Figura 2: Titã e as várias camadas desligadas de aerossóis, as quais impossibilitam que se observe com nitidez a superfície. Crédito: Missão Cassini-Huygens. NASA/ESA.


A terminar ficam algumas novidades e interrogações sobre o ciclo meteorológico de Titã. A presença de uma atmosfera abre a possibilidade da existência de nuvens, que na maior lua de Saturno são de metano e, talvez, etano. Além disso, o ponto triplo do metano, isto é, as condições em que as fases sólida, líquida e gasosa de uma substância coexistem simultaneamente, pode ocorrer na atmosfera de Titã. Deste modo, pelo menos teoricamente, também pode existir metano nos estados sólido e líquido na atmosfera. E o ciclo funcionará mais ou menos como a água na Terra, mas com algumas diferenças subtis, as quais colocam muitas interrogações aos cientistas. Por exemplo, o intervalo de temperaturas em que a água existe no estado líquido, em condições do ambiente da superfície terrestre, é de 100°C ( [273, 373] K), mas para o metano em Titã é somente de ~20°C ( [89, 111] K), o que constrange a presença das fases líquida e sólida na atmosfera. Deste modo, estima-se que possa existir neve e granizo a altitudes de várias dezenas de quilómetros, mas para altitudes inferiores a ~30km só pode chover. Há modelos que sugerem a evaporação do metano mesmo antes deste chegar à superfície. Nos últimos anos, e através de telescópios e da sonda Cassini, foram observadas nuvens em Titã, principalmente em regiões de latitude elevada.

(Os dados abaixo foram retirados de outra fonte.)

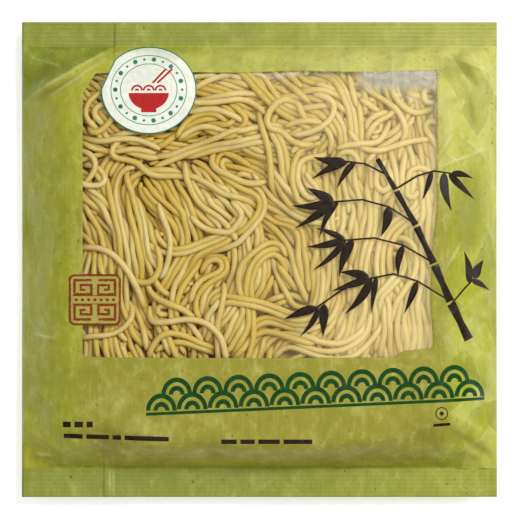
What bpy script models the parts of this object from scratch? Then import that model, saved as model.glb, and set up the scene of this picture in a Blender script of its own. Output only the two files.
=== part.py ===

Tudo o que podemos afirmar com a descida da Huygens é que não estava a chover com intensidade na região equatorial, mas discute-se a possibilidade de haver um ténue chuvisco, embora ainda não esteja confirmada esta última hipótese. A Huygens pousou numa superfície gelada, mas que continha algum metano, tipo areia molhada à moda de Titã, o qual começou a evaporar-se assim que a sonda começou a aquecer as imediações. Porque ninguém sabe ao certo o que dizer, é normal os cientistas afirmarem que não estava a chover em Titã, mas que teria chovido há não muito tempo. E o que é muito tempo? Bom, isso ainda ninguém sabe!... Talvez o leitor deseje estudar os dados da Huygens e fazer a sua própria análise, porque não?

Referências úteis:
  • J.-P. Lebreton et al, An overview of the descent and landing of the Huygens probe on Titan, Nature 438, 758-764, 2005.
  • M. G. Tomasko et al, Rain, winds and haze during the Huygens probe’s descent to Titan’s surface, Nature 438, 765-778, 2005.
  • H.B. Niemann et al, The abundances of constituents of Titan’s atmosphere from the GCMS instrument on the Huygens probe, Nature 438, 779-784, 2005.